As part of this process to create a credible method for Strategy implementation, the Executive Board will discuss how to allocate responsibilities internally and whether to nominate a Strategy Coordinator to report on it.
Annual reports of the UBC shall, as a rule, include as key dimension an evaluation on the progress of Strategy implementation.
10. Invitation to joint action!
The Baltic Sea Region is again at cross-roads. The world-wide economic crisis has hit the region hardly. On the other hand, the region still possesses all the vital resources and capabilities to make it an international success story. The EU Strategy for the Baltic Sea Region and its Action Plan, which is the first macro-regional development plan of its kind in Europe, has created a common framework for action.

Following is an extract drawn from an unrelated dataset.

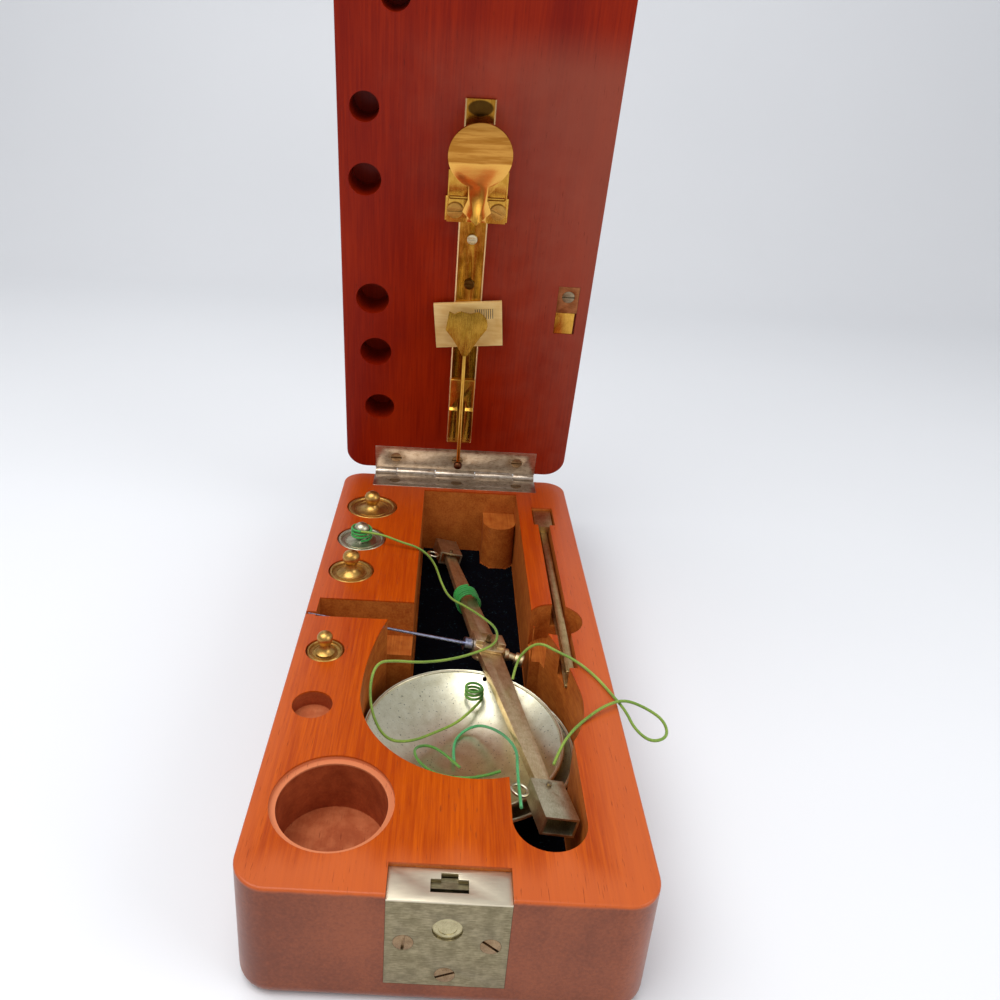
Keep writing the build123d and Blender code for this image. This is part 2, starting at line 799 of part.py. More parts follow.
# Yoke that clamps the scale and carries the pin of the plumb lever
yoke_base = strip_top + scale_thickness
ear_offset = plumb_lug_width / 2 + running_gap + plumb_ear_width / 2
with BuildPart(lid_plane) as plumb_yoke:
    with Locations((plumb_x, plumb_reach, yoke_base)):
        Box(
            2 * ear_offset + plumb_ear_width, 5.0, 0.8, align=(CENTRE, CENTRE, MIN)
        )
    with Locations(
        (plumb_x - ear_offset, plumb_reach, yoke_base),
        (plumb_x + ear_offset, plumb_reach, yoke_base),
    ):
        Box(
            plumb_ear_width,
            2 * plumb_ear_radius,
            plumb_standoff - yoke_base,
            align=(CENTRE, CENTRE, MIN),
        )
    with Locations(
        (plumb_x - ear_offset, plumb_reach, plumb_standoff),
        (plumb_x + ear_offset, plumb_reach, plumb_standoff),
    ):
        Cylinder(plumb_ear_radius, plumb_ear_width, rotation=(0, 90, 0))
    with Locations((plumb_x, plumb_reach, plumb_standoff)):
        Cylinder(plumb_pin_radius, 4 * ear_offset, rotation=(0, 90, 0), mode=Mode.SUBTRACT)
plumb_yoke.part.label = "plumb_yoke"
export_step(plumb_yoke.part, "parts/plumb_yoke.step")

with BuildPart(lid_plane) as plumb_pin:
    with Locations((plumb_x, plumb_reach, plumb_standoff)):
        Cylinder(
            plumb_pin_radius,
            2 * ear_offset + plumb_ear_width,
            rotation=(0, 90, 0),
        )
plumb_pin.part.label = "plumb_pin"
export_step(plumb_pin.part, "parts/plumb_pin.step")

# Plumb lever, which hangs upright from its pin: a shield with a lug, a rod and a ball
plumb_pivot = lid_plane.from_local_coords(Vector(plumb_x, plumb_reach, plumb_standoff))
plumb_plane = Plane(origin=plumb_pivot, x_dir=(1, 0, 0), z_dir=(0, -1, 0))
shield_back = 1.3
shield_foot = -0.5 * plumb_shield_height
with BuildPart(plumb_plane) as plumb_shield:
    with BuildSketch(plumb_plane.offset(shield_back)):
        with BuildLine():
            half = plumb_shield_width / 2
            top = plumb_shield_height * 0.45
            Polyline(
                (-half, 0.1 * top),
                (-0.86 * half, 0.97 * top),
                (-0.62 * half, 0.86 * top),
                (-0.30 * half, top),
                (0.15 * half, 0.9 * top),
                (0.55 * half, top),
            )
            ThreePointArc((0.55 * half, top), (0.92 * half, 0.75 * top), (half, 0.2 * top))
            ThreePointArc((half, 0.2 * top), (0.5 * half, -0.5 * top), (0.12 * half, shield_foot))
            Line((0.12 * half, shield_foot), (-0.12 * half, shield_foot))
            ThreePointArc((-0.12 * half, shield_foot), (-0.5 * half, -0.5 * top), (-half, 0.1 * top))
        make_face()
    extrude(amount=plumb_shield_thickness)
    with BuildSketch(Plane(origin=plumb_pivot, x_dir=(0, -1, 0), z_dir=(1, 0, 0))):
        Circle(plumb_lug_radius)
        with Locations((shield_back / 2 + 0.2, 0)):
            Rectangle(shield_back + 0.4, 2 * plumb_lug_radius)
        Circle(plumb_pin_radius + running_gap, mode=Mode.SUBTRACT)
    extrude(amount=plumb_lug_width / 2, both=True)
plumb_shield.part.label = "plumb_shield"
export_step(plumb_shield.part, "parts/plumb_shield.step")

rod_start = plumb_lug_radius + running_gap
rod_end = plumb_length - plumb_ball_radius
with BuildPart(Plane(origin=plumb_pivot, z_dir=(0, 0, -1)).offset(rod_start)) as plumb_rod:
    Cylinder(plumb_rod_radius, rod_end - rod_start, align=(CENTRE, CENTRE, MIN))
plumb_rod.part.label = "plumb_rod"
export_step(plumb_rod.part, "parts/plumb_rod.step")

with BuildPart(Plane(origin=plumb_pivot, z_dir=(0, 0, -1)).offset(plumb_length)) as plumb_ball:
    Sphere(plumb_ball_radius)
    with Locations((0, 0, -plumb_ball_radius)):
        Cylinder(plumb_rod_radius + seat_gap, 0.8, mode=Mode.SUBTRACT)
plumb_ball.part.label = "plumb_ball"
export_step(plumb_ball.part, "parts/plumb_ball.step")

# Fork of two raised prongs on the lower end of the strip, either side of the rod
with BuildPart(lid_plane) as guide_fork:
    for side in (-1, 1):
        prong_x = pillar_x + side * (fork_gap + fork_prong_width) / 2
        prong_side = lid_plane.from_local_coords(Vector(prong_x - fork_prong_width / 2, 0, 0))
        with BuildSketch(
            Plane(origin=prong_side, x_dir=lid_plane.y_dir, z_dir=lid_plane.x_dir)
        ):
            with BuildLine():
                low, high = strip_top, strip_top + fork_rise
                Polyline(
                    (fork_start, low),
                    (fork_start + 2.0, low),
                    (fork_start + 2.0 + fork_thickness, high - fork_thickness),
                    (fork_end - 3.0 - fork_thickness, high - fork_thickness),
                    (fork_end - 3.0, low),
                    (fork_end, low),
                    (fork_end, low + fork_thickness),
                    (fork_end - 3.0 + 0.4, low + fork_thickness),
                    (fork_end - 3.0 - fork_thickness + 0.4, high),
                    (fork_start + 2.0 + fork_thickness - 0.4, high),
                    (fork_start + 2.0 - 0.4, low + fork_thickness),
                    (fork_start, low + fork_thickness),
                    close=True,
                )
            make_face()
        extrude(amount=fork_prong_width)
    with Locations((pillar_x, fork_end, strip_top)):
        Box(
            fork_gap + 2 * fork_prong_width,
            fork_foot_length,
            fork_thickness,
            align=(CENTRE, MIN, MIN),
        )
guide_fork.part.label = "guide_fork"
export_step(guide_fork.part, "parts/guide_fork.step")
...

In order to ensure that these plans are implemented in the benefit of citizens around our common Sea, all countries - including Russia and Norway - as well as all stakeholders must be involved in its further development and implementation.
The Union of Baltic Cities, as recognised voice of the cities in the Baltic Sea Region, is taking up the challenge and commits itself to the implementation of these strategic plans. UBC invites all cities and other partners to participate in joint activities
UBC expresses its readiness to build regional alliances and its keen interest to seek cooperation with cities and all other relevant actors in the Baltic Sea Region and beyond to work jointly for the imple-mentation of these goals.
Our common goal is a sustainable and prosperous Baltic Sea Region. Let us make it a reality - by joint action!